Thanks in advance for any suggestions you can give me.

Laura


----------



## photogincollege (Mar 9, 2008)

Honestly, laptop screens in general are just bad for photo editing.  I would suggest getting the macbook and maybe spending the money you save on a good monitor.


----------



## laurah (Mar 9, 2008)

Yeah, I've heard that before... I do have a CRT monitor that I could connect the MacBook to if I needed to.  I really prefer sitting on my couch with my laptop while I'm working and not in the office where my monitor is, so my guess is that I won't use it much, but it is there if I need it.

Thanks for the comment.


----------



## Antithesis (Mar 9, 2008)

I use my 13" MacBook for photo editing, and it works, the screens just a little small.
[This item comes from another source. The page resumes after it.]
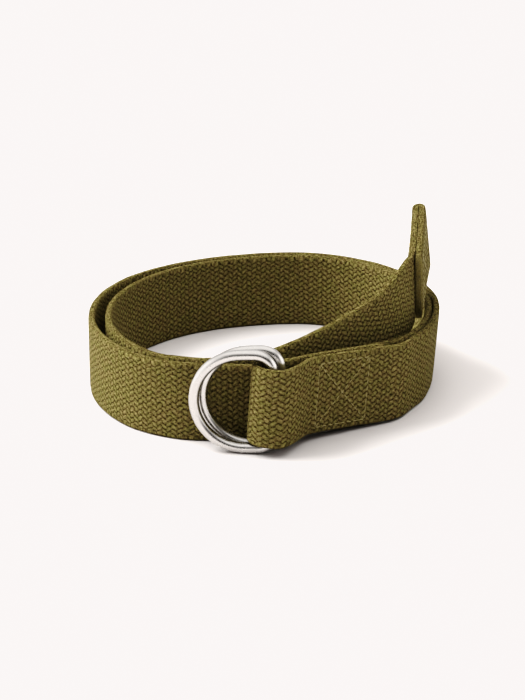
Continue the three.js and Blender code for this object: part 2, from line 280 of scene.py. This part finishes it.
def webbing_material(settings):
    """Cotton webbing, woven from dyed yarn: matt and hairy, with painted shade down between the
    yarns.
    """
    material, nodes = new_material("olive_cotton_webbing")
    place, height = weave_height(nodes)
    fuzz = nodes.add("ShaderNodeTexNoise", Vector=place, Scale=1.2, Detail=3.0, Roughness=0.75)
    worn = nodes.add("ShaderNodeMapRange", Value=fuzz.outputs["Fac"], _1=0.3, _2=0.7,
                     _3=-0.45, _4=0.4)
    rounded = nodes.add("ShaderNodeMath", {"operation": "ADD", "use_clamp": True},
                        _0=height, _1=worn.outputs[0])
    strands = nodes.add("ShaderNodeTexNoise", Vector=place, Scale=1.3, Detail=3.0, Roughness=0.75)
    patches = nodes.add("ShaderNodeTexNoise", Vector=place, Scale=0.3, Detail=3.0,
                        Roughness=0.7)
    # Painted shade: where the weave height is low, the colour goes to the gap shade colour in place
    # of the shadow between the yarns
    colour = nodes.add("ShaderNodeMix", {"data_type": "RGBA"}, Factor=rounded.outputs[0])
    colour.inputs["A"].default_value = [*settings.gap_shade_colour, 1.0]
    colour.inputs["B"].default_value = [*settings.top_colour, 1.0]
    mottle = nodes.add("ShaderNodeMapRange", Value=strands.outputs["Fac"], _1=0.3, _2=0.7,
                       _3=0.55, _4=1.4)
    dye = nodes.add("ShaderNodeMapRange", Value=patches.outputs["Fac"], _1=0.35, _2=0.65)
    dyed = nodes.add("ShaderNodeMix", {"data_type": "VECTOR"}, Factor=dye.outputs[0])
    dyed.inputs["A"].default_value = DYE_GREENER
    dyed.inputs["B"].default_value = DYE_BROWNER
    toned = nodes.add("ShaderNodeVectorMath", {"operation": "MULTIPLY"},
                      _0=colour.outputs["Result"], _1=dyed.outputs["Result"])
    varied = nodes.add("ShaderNodeVectorMath", {"operation": "SCALE"}, _0=toned.outputs[0],
                       Scale=mottle.outputs[0])
    fine = nodes.add("ShaderNodeMath", {"operation": "MULTIPLY_ADD"},
                     _0=strands.outputs["Fac"], _1=0.6, _2=rounded.outputs[0])
    bump = nodes.add("ShaderNodeBump", Strength=1.0, Distance=settings.relief,
                     Height=fine.outputs[0])
    cotton = nodes.add("ShaderNodeBsdfPrincipled", Base_Color=varied.outputs[0], Roughness=0.92,
                       Normal=bump.outputs[0])
    cotton.inputs["Specular IOR Level"].default_value = 0.04
    nodes.add("ShaderNodeOutputMaterial", Surface=cotton.outputs[0])
    return material


def cut_end_material(settings):
    """Webbing cut across: the yarns' ends show as fine dots, a little paler than the faces."""
    material, nodes = new_material("cut_cotton_webbing")
    place = nodes.add("ShaderNodeAttribute", {"attribute_name": "strap_place"}).outputs["Vector"]
    dots = nodes.add("ShaderNodeTexNoise", Vector=place, Scale=1.5, Detail=3.0, Roughness=0.7)
    tint = nodes.add("ShaderNodeMapRange", Value=dots.outputs["Fac"], _1=0.3, _2=0.7,
                     _3=0.6, _4=1.25)
    varied = nodes.add("ShaderNodeVectorMath", {"operation": "SCALE"}, _0=[*settings.top_colour],
                       Scale=tint.outputs[0])
    bump = nodes.add("ShaderNodeBump", Strength=1.0, Distance=settings.relief * 0.5,
                     Height=dots.outputs["Fac"])
    yarn = nodes.add("ShaderNodeBsdfPrincipled", Base_Color=varied.outputs[0], Roughness=0.95,
                     Normal=bump.outputs[0])
    yarn.inputs["Specular IOR Level"].default_value = 0.1
    nodes.add("ShaderNodeOutputMaterial", Surface=yarn.outputs[0])
    return material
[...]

My other peaves are lack of RAM (Important for batch processing and multi-tasking) and a small hard drive. I have the luxury of using the big-dog G5 iMacs or whatever they are at my college with enormous monitors. It is much nicer to work on a larger monitor. I'd say get the 13" Macbook, use the extra $700 towards a tower and then save for a huge monitor.


----------



## CanadianMe (Mar 9, 2008)

A Macbook Pro is a far superior computer in every way. Your comparing apples and oranges as far as I am concerned. Macbooks are capable computers where as Macbook Pros are the best laptops on the Market in my opinion bar none. I own a 17" and just love it, performs like a dream. If you can I would go with the 15" Macbook pro. a far superior machine. Look at all the speck differences on apple they are vast and many. And the higher resolution makes a huge difference with photo editing and any graphics programs. Just my two cents worth.


----------



## usayit (Mar 10, 2008)

As someone already pointed out..... laptop monitors are not ideal.  Personally, I would pass up the convenience (and cost) of a laptop and go with a fully loaded IMac.  The first thing you should max out is memory.
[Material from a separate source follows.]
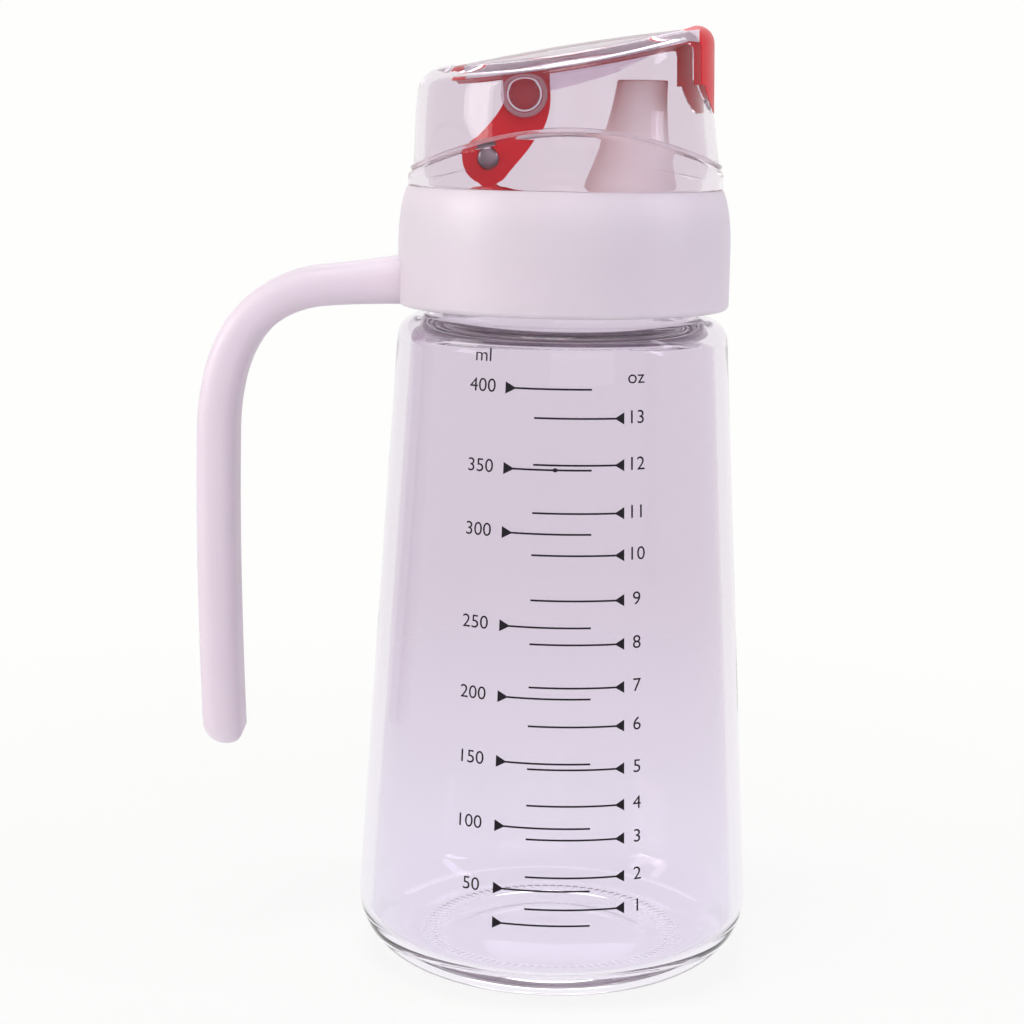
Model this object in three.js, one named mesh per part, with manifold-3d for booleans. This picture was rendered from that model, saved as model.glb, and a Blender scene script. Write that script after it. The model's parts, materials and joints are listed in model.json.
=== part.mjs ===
// A glass oil dispenser bottle with a lid that opens by itself when the bottle is tipped.
// Millimetres, +Z up. The origin is on the table, under the middle of the outer box of the whole bottle.
// Heights are measured from the table, and all other places from the bottle's own upright axis.
// The spout points towards +X, the handle towards -X, and the lid's hinge line runs along Y.

import * as THREE from 'three';
import { mergeVertices } from 'three/addons/utils/BufferGeometryUtils.js';
import Module from 'manifold-3d';

const wasm = await Module();
wasm.setup();

// Smoothness
const aroundSegments = 48;
const smallRoundSegments = 24;
const arcDivisions = 3;
const weldDistance = 1e-4;

// Glass body
const bodyRadius = 39.6;
const bodyHeight = 130.6;
const baseCurve = 13;
const shoulderWidth = 5.7;
const shoulderCurve = 4.2;
const glassWall = 2.6;
const floorThickness = 4;
const pushUpHeight = 1.8;
const pushUpFullness = 0.6;
const standingRingWidth = 3;

// Glass neck and mouth
const mouthRadius = 24;
const neckWall = 3;
const neckFillet = 0.8;
const neckHeight = 2.8;
const finishLip = 1.2;
const finishHeight = 14.1;
const lipRound = 1;

// Clearances
const seatGap = 0.2;
const fitGap = 0.3;
const threadSpace = 1.6;

// Seal ring and pouring insert
const sealThickness = 1.4;
const sealWidth = 3.6;
const insertThickness = 1.4;
const insertRimWidth = 4.3;
const plugWall = 1.2;
const plugDepth = 6;

// Nozzle of the insert
const nozzleHeight = 26;
const nozzleTopRadius = 4.95;
const nozzleFootRadius = 11.5;
const nozzleWaistRadius = 5.7;
const nozzleTopOffset = 14.75;
const nozzleLean = 0.098;
const nozzleWall = 1.1;
const drainRadius = 1.6;
const drainOffset = 17;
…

btw... macbook (nonpro) can be upgraded to 4GB of memory.  Yeh... the 13 inch screen is too small for photoediting.


----------



## laurah (Mar 10, 2008)

Thanks for the comments everybody.

I'm pretty much sold on the 15" Macbook Pro.  I know it's not ideal for photo editing, but I think it's the right thing for me and the way I like to work.

Hopefully, I will be able to go pick it up at the Apple Store on Wednesday!


----------



## Helen B (Mar 10, 2008)

I use the black Macbook as my laptop. I don't consider the Macbook screen to be anywhere near good enough for colour editing except by the numbers. I use it with a Cintiq 12WX, and that makes all the difference.

Best,
Helen


----------



## Trenton Romulox (Mar 10, 2008)

I used to use a Mac Pro for photo editing, but I sold it for a MacBook Pro (17") and I am really glad I did. I mean, the MacBook Pros are fast, the screens are good (my screen is 1920x1200 resolution, better than most monitors, laptop or standalone). Have fun with it! Get a bluetooth mouse though, seriously, editing with the trackpad is no fun.


----------